*Your task*
Below are several entries. Transcribe exactly those lines that fall from the one with "The FreeCAD and" through the one with "return solid", end lines included.

>> begin Material for this task

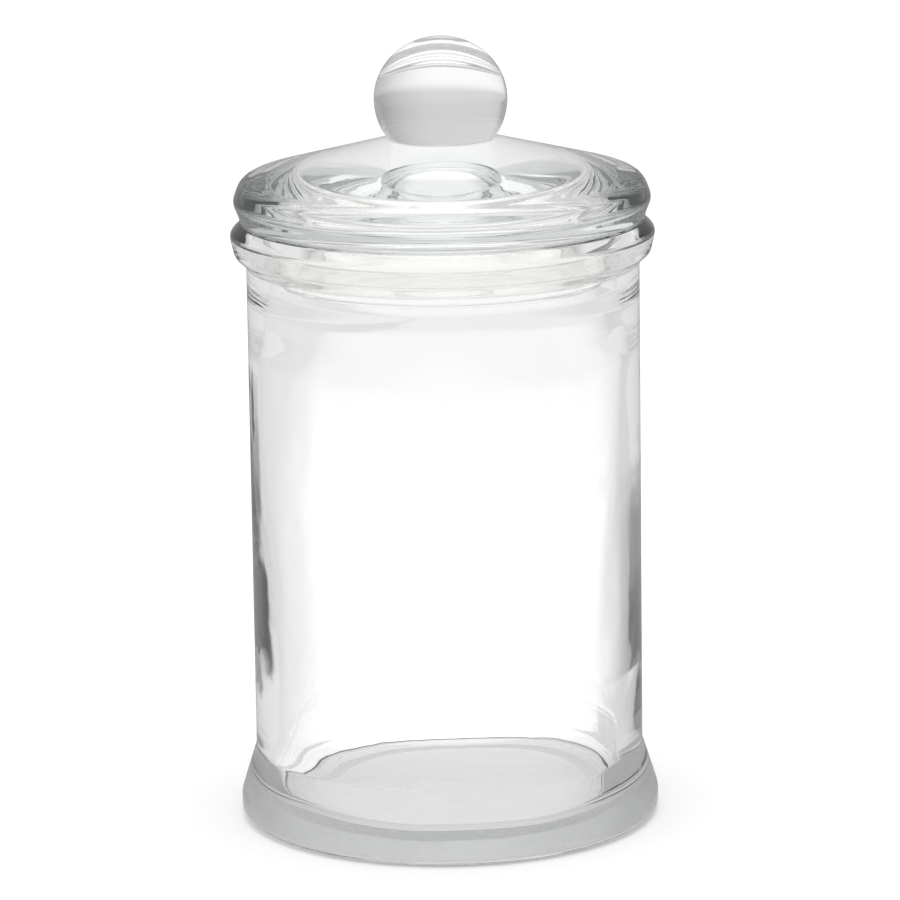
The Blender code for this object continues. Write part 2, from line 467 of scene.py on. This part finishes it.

>> end Material for this task
>> begin Material for this task

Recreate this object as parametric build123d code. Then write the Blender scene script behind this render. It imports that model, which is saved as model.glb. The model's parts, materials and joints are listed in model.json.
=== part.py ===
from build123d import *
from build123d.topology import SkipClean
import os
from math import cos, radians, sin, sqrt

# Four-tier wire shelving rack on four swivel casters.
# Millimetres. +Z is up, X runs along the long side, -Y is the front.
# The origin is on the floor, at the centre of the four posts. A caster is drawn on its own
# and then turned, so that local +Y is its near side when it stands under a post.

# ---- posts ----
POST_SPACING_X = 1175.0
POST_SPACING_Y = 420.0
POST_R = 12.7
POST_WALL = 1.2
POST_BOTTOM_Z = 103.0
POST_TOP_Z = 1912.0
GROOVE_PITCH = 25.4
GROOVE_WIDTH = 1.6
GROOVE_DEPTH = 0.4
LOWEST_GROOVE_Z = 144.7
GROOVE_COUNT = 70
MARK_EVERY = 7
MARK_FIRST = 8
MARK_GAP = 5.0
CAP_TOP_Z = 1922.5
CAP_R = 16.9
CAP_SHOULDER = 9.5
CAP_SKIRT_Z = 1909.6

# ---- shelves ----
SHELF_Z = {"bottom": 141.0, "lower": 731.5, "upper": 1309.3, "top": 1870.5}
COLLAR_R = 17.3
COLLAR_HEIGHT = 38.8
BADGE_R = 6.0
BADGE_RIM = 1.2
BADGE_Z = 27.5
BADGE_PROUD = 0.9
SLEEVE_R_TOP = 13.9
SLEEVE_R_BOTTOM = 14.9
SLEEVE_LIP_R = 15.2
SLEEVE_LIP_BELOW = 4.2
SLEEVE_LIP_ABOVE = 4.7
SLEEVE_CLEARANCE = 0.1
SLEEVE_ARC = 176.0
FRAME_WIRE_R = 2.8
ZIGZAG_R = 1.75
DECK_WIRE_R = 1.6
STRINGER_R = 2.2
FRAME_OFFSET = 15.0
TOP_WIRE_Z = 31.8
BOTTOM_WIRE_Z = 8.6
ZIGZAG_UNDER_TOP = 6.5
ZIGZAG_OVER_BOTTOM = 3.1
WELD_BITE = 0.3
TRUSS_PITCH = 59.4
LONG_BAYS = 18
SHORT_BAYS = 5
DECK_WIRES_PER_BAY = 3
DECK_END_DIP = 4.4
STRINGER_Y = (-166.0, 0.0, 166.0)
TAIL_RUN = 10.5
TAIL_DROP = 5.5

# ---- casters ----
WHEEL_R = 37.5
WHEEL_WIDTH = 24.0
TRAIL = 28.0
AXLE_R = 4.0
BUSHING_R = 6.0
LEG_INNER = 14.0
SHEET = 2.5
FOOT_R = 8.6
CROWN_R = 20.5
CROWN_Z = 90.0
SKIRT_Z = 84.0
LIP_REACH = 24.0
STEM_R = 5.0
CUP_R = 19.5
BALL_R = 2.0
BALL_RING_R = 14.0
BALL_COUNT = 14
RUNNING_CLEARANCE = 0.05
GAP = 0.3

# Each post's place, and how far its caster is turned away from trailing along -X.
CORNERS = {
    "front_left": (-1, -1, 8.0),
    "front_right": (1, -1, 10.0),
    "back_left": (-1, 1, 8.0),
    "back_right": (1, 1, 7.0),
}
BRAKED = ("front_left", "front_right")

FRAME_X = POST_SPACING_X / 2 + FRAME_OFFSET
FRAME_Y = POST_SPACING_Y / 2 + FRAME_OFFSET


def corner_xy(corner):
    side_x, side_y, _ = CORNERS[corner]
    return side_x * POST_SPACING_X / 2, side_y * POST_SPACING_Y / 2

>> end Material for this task
>> begin Material for this task

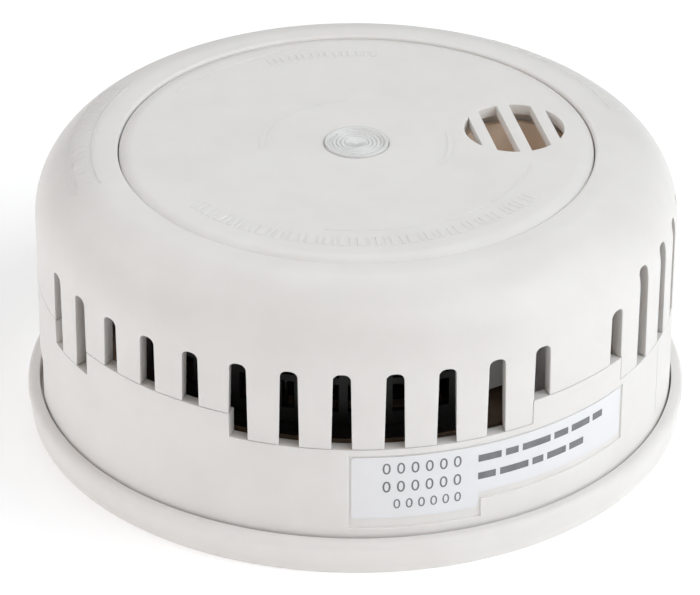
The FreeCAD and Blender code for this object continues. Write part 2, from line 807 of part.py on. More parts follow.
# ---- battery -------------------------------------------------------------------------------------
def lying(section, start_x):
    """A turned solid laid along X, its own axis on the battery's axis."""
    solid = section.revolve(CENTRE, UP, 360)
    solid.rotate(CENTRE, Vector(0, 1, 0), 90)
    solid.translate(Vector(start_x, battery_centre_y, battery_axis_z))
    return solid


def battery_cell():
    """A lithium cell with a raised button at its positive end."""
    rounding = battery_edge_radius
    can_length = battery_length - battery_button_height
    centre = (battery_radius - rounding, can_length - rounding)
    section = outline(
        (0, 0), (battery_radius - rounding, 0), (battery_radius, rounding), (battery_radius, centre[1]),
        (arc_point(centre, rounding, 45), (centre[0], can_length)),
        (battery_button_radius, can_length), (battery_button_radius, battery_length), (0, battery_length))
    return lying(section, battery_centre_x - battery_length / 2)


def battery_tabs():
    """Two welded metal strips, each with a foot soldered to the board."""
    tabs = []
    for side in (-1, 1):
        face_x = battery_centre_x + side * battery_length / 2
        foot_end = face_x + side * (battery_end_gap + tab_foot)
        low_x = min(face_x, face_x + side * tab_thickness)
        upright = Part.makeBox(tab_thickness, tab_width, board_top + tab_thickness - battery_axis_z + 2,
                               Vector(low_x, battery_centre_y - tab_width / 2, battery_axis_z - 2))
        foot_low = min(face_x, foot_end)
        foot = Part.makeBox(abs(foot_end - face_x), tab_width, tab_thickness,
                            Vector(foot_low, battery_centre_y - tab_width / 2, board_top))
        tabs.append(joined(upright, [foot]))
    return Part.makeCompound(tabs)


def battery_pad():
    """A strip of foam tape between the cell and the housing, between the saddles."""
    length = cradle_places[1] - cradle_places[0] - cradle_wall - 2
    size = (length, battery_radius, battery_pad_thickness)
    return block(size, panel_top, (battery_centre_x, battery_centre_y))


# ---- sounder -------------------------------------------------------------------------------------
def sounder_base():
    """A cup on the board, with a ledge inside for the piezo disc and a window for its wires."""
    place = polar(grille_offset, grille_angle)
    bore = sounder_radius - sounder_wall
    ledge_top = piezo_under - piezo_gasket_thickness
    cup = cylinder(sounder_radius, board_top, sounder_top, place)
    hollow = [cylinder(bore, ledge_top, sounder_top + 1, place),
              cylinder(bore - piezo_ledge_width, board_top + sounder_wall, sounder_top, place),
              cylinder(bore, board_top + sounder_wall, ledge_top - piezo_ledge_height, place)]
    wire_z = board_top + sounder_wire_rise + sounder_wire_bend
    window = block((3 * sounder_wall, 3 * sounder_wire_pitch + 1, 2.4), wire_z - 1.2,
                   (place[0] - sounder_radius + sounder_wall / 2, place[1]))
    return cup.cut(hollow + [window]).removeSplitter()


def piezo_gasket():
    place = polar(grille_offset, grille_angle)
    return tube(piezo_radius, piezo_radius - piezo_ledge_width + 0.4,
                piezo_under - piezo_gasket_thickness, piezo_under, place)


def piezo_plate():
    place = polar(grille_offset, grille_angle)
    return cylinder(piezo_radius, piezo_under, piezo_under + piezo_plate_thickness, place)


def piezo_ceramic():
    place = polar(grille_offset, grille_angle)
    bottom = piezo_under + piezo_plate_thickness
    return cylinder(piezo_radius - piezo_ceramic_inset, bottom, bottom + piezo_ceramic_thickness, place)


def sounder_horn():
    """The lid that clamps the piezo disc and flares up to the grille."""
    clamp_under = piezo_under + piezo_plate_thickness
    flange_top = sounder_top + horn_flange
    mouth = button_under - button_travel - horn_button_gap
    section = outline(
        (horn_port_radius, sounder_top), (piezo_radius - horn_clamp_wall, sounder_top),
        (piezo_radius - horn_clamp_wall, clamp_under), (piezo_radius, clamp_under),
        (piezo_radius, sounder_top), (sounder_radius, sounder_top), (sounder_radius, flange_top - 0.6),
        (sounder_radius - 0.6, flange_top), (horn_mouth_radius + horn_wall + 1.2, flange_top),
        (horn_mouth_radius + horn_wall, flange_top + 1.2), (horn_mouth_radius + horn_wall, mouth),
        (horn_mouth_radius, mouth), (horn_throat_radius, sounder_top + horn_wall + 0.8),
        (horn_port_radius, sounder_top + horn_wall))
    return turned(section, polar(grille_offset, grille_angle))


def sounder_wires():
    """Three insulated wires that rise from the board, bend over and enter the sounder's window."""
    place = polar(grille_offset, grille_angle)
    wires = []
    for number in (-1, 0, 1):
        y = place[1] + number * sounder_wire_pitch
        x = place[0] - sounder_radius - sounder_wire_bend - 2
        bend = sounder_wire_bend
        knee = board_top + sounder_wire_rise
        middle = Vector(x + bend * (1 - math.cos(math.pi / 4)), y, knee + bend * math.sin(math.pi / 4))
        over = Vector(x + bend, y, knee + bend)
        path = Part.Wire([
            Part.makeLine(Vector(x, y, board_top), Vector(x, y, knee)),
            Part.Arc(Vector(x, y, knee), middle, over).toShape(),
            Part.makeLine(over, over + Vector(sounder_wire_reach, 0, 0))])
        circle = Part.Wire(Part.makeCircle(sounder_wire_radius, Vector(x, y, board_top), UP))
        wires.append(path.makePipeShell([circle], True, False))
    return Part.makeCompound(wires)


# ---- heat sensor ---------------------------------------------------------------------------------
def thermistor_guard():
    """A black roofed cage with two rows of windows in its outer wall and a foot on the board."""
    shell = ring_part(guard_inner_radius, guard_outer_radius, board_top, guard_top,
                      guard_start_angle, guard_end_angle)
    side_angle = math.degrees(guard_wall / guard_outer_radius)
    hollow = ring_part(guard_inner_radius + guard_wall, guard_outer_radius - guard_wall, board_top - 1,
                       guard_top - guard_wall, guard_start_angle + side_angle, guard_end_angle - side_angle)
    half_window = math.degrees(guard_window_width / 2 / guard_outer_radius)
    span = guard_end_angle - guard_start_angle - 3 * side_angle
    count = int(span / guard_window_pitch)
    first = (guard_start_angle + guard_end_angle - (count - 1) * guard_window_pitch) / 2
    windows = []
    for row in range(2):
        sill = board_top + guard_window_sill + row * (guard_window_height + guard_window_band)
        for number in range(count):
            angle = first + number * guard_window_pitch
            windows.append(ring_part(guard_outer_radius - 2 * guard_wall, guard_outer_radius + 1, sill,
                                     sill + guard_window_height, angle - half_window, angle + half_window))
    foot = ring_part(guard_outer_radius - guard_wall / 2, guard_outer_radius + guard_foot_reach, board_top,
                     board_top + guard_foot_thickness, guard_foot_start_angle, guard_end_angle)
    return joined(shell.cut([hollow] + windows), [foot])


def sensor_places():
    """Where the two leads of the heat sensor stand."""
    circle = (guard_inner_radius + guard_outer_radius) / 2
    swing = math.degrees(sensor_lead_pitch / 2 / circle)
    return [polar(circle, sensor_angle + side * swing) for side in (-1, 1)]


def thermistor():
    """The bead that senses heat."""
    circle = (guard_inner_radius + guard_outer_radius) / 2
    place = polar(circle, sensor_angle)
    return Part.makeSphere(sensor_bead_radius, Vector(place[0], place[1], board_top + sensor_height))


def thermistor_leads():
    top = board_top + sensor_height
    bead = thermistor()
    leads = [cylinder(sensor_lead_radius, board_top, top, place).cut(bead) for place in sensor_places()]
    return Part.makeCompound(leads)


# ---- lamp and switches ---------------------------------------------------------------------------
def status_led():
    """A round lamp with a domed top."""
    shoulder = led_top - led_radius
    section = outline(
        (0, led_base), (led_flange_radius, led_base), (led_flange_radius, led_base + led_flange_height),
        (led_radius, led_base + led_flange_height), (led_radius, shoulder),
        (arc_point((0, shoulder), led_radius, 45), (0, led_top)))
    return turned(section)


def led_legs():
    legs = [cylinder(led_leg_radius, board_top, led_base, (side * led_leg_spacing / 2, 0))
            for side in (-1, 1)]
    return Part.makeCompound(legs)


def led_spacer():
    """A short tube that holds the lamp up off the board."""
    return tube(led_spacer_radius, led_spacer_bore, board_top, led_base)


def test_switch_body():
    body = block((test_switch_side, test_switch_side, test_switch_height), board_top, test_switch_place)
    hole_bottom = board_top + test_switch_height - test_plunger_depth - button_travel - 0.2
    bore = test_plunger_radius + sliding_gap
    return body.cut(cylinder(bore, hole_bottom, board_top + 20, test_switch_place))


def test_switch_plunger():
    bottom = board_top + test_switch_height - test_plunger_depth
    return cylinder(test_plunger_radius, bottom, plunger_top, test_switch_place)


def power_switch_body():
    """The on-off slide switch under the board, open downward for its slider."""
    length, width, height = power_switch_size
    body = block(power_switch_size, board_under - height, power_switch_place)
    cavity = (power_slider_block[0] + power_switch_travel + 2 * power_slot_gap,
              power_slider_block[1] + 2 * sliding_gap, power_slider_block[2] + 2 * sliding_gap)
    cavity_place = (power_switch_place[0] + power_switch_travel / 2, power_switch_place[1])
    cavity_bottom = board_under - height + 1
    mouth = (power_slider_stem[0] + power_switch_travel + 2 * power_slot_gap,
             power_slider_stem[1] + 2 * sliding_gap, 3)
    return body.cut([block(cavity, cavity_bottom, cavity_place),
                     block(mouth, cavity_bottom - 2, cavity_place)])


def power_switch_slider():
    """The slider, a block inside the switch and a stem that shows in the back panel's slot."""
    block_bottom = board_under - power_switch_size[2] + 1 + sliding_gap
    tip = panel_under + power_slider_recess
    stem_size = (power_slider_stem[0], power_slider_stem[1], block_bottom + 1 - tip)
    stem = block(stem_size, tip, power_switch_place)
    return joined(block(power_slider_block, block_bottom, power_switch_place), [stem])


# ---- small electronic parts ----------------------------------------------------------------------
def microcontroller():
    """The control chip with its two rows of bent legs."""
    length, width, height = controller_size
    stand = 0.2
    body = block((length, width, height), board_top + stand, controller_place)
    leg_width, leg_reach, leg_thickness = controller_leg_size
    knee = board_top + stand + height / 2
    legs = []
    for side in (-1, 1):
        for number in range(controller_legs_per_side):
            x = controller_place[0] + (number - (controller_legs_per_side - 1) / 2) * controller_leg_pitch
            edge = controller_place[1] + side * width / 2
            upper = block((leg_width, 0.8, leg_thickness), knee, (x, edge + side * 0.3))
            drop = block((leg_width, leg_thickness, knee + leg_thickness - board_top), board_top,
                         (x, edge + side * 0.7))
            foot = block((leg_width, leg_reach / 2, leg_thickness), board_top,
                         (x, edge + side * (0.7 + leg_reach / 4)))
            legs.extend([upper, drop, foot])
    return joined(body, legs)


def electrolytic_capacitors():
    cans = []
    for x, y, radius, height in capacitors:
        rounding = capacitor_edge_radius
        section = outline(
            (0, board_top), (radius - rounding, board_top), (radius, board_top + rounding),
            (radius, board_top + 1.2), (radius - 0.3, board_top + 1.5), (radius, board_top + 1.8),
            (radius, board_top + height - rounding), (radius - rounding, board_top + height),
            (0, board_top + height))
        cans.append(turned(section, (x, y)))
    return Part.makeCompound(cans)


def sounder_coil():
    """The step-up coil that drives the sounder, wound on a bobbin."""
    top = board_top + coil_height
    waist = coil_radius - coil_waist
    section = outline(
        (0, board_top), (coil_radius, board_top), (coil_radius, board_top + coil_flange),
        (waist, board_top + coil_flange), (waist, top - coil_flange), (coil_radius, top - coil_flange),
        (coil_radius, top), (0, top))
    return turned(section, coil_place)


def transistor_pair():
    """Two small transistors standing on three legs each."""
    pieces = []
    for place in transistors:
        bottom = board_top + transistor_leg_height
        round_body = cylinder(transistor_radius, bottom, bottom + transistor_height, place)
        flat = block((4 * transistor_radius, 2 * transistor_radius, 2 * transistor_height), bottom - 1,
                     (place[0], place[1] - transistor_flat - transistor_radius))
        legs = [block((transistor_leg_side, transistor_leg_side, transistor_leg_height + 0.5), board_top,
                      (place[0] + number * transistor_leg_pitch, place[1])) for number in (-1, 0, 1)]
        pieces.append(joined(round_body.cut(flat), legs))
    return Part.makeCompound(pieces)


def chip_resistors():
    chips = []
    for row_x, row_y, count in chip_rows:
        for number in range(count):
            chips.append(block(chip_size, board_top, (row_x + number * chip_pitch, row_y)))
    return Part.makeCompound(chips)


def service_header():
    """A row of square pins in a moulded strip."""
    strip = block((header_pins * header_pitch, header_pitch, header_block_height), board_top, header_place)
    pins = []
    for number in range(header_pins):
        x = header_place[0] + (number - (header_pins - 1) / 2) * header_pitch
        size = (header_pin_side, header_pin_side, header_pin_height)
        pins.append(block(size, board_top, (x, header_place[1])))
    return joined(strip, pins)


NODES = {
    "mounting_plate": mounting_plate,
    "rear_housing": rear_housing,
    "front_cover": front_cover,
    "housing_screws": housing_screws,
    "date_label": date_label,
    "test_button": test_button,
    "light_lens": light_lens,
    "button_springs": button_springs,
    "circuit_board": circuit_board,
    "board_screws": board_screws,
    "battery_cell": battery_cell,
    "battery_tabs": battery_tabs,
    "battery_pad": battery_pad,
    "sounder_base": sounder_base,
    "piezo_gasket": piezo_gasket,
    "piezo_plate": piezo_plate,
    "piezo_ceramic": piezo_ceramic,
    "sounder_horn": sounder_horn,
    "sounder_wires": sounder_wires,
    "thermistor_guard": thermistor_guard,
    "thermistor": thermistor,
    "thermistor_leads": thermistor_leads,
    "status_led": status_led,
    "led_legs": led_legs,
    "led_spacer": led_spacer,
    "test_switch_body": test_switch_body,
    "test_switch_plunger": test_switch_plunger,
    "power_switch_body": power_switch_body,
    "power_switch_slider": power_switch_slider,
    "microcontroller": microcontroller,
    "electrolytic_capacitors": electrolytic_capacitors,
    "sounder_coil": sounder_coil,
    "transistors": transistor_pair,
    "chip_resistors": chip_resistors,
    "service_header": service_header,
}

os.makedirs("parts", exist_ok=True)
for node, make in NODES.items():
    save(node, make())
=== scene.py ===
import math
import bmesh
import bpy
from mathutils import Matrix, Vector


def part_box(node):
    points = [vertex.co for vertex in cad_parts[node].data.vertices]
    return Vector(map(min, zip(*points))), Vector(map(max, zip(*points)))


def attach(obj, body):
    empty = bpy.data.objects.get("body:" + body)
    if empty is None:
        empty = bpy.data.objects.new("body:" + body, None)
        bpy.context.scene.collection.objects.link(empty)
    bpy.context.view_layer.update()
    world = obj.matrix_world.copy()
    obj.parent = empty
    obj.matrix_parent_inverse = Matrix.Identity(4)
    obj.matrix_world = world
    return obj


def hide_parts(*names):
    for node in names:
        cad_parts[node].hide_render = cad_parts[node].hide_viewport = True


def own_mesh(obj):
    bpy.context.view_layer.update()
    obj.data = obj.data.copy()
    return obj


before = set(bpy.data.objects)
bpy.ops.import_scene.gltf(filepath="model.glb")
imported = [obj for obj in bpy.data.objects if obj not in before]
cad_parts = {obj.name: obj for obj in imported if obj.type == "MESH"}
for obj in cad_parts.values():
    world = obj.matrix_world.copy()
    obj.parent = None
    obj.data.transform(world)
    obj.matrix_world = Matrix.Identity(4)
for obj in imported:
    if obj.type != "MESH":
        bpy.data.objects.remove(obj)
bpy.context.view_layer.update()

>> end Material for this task

*Result below*
The FreeCAD and Blender code for this object continues. Write part 2, from line 807 of part.py on. More parts follow.
# ---- battery -------------------------------------------------------------------------------------
def lying(section, start_x):
    """A turned solid laid along X, its own axis on the battery's axis."""
    solid = section.revolve(CENTRE, UP, 360)
    solid.rotate(CENTRE, Vector(0, 1, 0), 90)
    solid.translate(Vector(start_x, battery_centre_y, battery_axis_z))
    return solid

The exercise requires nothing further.